--- TASK PROMPT ---
Set down each line from the one containing "if empty is" to the one containing "DEGREE = math.pi / 180", inclusive, exactly as written and with nothing further.

--- GIVEN DATA ---
****************

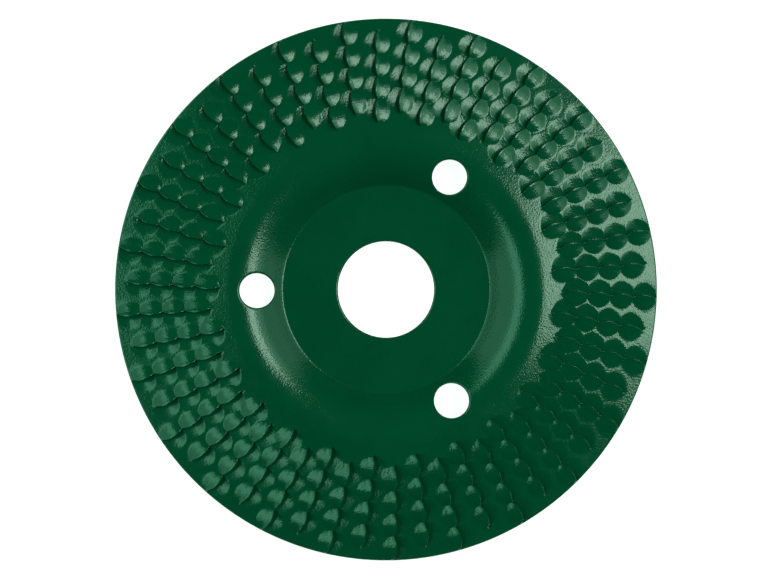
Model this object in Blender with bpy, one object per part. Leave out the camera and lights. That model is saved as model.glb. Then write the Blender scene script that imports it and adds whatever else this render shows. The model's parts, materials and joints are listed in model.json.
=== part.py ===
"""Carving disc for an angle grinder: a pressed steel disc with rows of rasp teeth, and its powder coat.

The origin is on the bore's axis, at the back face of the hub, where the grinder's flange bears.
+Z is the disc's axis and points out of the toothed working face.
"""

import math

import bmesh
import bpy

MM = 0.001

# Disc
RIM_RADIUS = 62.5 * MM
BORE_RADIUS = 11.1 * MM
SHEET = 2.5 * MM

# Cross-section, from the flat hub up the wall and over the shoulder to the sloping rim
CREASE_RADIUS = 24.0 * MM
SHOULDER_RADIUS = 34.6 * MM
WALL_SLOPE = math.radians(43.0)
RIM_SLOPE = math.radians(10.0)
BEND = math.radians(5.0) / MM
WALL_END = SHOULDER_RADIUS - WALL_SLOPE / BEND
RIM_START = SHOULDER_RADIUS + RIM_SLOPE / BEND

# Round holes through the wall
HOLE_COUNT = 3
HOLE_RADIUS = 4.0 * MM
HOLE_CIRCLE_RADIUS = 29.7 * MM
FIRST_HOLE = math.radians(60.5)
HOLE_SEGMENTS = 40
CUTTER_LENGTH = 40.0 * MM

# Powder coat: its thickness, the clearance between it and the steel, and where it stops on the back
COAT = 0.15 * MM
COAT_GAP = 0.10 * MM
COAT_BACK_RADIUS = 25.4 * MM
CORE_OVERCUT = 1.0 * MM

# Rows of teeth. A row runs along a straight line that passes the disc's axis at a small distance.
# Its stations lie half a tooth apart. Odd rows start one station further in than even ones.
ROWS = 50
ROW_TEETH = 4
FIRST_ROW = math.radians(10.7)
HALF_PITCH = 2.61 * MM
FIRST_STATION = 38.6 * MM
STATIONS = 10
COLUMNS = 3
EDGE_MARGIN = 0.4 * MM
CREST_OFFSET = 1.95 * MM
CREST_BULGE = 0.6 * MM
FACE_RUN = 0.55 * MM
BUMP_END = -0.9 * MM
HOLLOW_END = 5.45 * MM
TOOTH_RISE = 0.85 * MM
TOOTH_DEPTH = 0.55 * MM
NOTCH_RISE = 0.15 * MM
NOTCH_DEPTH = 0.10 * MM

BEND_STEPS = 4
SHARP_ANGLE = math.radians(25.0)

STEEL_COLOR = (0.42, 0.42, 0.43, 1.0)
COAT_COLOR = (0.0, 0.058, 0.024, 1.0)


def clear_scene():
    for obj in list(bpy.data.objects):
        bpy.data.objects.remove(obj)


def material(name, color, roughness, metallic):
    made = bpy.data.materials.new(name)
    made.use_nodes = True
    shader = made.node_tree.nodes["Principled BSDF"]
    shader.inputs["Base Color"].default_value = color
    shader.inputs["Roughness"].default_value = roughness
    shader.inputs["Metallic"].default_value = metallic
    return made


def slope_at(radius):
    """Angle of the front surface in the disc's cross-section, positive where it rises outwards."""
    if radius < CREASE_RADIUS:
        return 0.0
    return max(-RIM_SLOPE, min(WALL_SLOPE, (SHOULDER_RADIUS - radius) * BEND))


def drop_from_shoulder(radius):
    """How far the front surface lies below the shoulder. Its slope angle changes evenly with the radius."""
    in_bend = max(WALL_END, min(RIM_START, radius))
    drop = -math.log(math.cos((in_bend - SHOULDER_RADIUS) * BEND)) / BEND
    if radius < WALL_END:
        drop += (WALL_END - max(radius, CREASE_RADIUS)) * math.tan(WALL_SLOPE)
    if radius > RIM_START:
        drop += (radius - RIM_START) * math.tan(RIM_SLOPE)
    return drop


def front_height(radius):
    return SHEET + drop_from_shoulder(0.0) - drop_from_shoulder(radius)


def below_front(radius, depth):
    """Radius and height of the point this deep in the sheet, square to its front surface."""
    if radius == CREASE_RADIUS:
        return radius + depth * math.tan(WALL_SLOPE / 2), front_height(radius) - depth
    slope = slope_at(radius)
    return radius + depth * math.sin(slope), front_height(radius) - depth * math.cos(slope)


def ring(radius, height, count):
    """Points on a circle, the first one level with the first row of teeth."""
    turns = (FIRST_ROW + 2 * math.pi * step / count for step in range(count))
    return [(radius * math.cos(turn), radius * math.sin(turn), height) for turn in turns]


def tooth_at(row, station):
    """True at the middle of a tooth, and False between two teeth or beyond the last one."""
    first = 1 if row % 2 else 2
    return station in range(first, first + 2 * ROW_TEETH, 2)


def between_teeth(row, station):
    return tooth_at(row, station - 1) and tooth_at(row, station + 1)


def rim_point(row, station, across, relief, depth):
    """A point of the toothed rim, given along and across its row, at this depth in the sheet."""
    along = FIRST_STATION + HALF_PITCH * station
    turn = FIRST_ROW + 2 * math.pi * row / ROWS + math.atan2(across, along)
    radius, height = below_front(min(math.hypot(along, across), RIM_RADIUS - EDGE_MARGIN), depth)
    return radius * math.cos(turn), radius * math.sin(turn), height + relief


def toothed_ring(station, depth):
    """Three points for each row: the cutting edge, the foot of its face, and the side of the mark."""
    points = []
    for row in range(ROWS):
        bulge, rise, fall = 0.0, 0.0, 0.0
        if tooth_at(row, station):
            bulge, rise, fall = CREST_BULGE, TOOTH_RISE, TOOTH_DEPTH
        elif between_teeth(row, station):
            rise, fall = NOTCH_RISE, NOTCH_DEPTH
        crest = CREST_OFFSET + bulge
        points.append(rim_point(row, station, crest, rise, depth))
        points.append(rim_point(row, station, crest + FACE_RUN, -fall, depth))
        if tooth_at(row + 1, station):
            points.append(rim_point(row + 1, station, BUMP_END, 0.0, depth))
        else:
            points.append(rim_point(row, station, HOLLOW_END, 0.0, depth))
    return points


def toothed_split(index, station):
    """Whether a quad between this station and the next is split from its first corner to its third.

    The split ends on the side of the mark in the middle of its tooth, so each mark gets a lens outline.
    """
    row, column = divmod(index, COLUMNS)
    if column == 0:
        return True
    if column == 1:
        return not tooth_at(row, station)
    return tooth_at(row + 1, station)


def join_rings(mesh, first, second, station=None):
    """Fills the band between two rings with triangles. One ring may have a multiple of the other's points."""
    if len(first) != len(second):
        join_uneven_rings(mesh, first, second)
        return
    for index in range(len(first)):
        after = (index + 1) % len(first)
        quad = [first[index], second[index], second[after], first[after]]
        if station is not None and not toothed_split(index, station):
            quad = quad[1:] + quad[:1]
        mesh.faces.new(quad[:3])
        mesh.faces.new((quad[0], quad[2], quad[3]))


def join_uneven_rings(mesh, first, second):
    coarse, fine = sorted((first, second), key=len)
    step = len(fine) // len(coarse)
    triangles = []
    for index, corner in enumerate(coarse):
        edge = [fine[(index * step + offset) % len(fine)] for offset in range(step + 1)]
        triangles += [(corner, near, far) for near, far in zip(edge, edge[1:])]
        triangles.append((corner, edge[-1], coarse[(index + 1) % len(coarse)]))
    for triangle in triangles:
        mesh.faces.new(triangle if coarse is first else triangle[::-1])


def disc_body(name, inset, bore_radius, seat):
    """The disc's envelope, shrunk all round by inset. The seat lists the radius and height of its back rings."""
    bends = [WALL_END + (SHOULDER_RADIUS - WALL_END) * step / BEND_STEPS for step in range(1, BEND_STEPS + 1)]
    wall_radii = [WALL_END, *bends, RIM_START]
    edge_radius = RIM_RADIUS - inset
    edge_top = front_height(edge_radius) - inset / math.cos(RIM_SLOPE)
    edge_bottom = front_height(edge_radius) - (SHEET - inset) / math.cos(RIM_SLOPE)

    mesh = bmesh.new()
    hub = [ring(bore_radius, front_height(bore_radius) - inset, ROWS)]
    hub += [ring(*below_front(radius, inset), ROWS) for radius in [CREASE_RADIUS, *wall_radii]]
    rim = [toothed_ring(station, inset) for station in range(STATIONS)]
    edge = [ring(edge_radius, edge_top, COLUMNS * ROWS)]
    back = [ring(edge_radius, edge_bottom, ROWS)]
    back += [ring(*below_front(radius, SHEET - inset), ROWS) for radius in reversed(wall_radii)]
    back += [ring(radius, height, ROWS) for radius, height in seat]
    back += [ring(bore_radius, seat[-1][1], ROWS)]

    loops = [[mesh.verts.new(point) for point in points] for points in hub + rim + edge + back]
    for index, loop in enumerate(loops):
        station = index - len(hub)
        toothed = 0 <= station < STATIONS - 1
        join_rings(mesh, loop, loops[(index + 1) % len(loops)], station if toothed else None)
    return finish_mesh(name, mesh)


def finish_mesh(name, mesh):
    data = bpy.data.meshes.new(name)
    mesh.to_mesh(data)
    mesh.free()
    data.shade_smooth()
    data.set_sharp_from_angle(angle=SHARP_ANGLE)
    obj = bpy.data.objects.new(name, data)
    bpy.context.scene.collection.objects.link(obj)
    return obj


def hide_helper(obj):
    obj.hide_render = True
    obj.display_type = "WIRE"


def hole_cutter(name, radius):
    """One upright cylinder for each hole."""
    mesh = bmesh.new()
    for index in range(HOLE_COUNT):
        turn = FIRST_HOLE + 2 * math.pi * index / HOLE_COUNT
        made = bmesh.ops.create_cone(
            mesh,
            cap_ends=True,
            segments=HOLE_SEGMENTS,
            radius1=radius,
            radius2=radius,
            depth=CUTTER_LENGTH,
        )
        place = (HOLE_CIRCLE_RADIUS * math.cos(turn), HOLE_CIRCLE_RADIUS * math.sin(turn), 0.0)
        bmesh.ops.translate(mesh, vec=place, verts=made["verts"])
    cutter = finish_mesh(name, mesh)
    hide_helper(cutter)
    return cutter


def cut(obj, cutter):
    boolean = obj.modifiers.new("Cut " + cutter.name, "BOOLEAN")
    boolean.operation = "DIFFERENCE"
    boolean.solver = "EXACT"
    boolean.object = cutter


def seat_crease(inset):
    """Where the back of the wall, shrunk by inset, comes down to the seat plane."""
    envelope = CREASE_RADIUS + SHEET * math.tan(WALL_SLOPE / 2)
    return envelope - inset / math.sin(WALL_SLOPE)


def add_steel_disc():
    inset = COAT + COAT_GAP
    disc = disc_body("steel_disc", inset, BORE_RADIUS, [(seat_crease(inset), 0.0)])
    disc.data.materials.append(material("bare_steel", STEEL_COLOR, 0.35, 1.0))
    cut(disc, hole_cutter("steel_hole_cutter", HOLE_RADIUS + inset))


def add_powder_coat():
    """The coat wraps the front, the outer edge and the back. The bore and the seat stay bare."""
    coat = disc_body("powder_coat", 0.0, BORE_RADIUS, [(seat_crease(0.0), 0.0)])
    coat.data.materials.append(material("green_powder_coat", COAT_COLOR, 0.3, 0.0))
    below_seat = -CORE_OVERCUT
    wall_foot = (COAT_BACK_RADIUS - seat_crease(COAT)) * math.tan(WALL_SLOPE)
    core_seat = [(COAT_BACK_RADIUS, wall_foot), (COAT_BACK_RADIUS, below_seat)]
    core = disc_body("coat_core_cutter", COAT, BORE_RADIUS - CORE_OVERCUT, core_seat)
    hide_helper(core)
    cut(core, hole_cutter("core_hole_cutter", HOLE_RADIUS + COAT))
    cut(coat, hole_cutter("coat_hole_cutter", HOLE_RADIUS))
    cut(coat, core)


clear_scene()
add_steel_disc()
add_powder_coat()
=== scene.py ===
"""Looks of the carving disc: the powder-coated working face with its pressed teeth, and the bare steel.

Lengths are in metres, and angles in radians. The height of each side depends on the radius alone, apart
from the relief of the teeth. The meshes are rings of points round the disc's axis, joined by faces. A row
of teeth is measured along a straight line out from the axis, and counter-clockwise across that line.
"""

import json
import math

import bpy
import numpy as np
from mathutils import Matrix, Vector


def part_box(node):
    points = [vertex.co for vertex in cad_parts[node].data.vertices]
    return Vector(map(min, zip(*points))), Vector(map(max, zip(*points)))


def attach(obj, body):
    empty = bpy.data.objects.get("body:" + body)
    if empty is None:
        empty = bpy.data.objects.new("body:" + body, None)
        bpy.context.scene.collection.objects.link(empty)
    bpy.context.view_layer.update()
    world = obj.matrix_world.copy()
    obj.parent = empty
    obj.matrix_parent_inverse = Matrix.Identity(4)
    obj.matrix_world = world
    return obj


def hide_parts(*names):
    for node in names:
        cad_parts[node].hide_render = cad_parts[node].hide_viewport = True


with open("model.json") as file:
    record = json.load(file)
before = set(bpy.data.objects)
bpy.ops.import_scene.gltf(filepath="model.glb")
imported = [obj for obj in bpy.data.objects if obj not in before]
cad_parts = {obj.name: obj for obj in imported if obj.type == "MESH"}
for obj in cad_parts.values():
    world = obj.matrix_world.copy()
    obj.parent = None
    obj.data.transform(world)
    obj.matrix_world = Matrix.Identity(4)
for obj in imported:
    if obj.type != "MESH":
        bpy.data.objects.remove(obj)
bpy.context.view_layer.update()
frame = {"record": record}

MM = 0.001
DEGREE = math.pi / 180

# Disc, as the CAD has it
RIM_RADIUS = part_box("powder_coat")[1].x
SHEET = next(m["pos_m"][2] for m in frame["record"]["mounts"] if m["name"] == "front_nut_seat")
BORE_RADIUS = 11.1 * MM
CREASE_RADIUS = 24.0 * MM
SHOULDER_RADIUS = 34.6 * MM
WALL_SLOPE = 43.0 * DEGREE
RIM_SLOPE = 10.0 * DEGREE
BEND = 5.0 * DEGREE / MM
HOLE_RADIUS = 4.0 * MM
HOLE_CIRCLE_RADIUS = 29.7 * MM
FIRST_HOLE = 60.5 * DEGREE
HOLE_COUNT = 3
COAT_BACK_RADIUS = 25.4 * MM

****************

--- ANSWER TO THIS TASK ---
    if empty is None:
        empty = bpy.data.objects.new("body:" + body, None)
        bpy.context.scene.collection.objects.link(empty)
    bpy.context.view_layer.update()
    world = obj.matrix_world.copy()
    obj.parent = empty
    obj.matrix_parent_inverse = Matrix.Identity(4)
    obj.matrix_world = world
    return obj


def hide_parts(*names):
    for node in names:
        cad_parts[node].hide_render = cad_parts[node].hide_viewport = True


with open("model.json") as file:
    record = json.load(file)
before = set(bpy.data.objects)
bpy.ops.import_scene.gltf(filepath="model.glb")
imported = [obj for obj in bpy.data.objects if obj not in before]
cad_parts = {obj.name: obj for obj in imported if obj.type == "MESH"}
for obj in cad_parts.values():
    world = obj.matrix_world.copy()
    obj.parent = None
    obj.data.transform(world)
    obj.matrix_world = Matrix.Identity(4)
for obj in imported:
    if obj.type != "MESH":
        bpy.data.objects.remove(obj)
bpy.context.view_layer.update()
frame = {"record": record}

MM = 0.001
DEGREE = math.pi / 180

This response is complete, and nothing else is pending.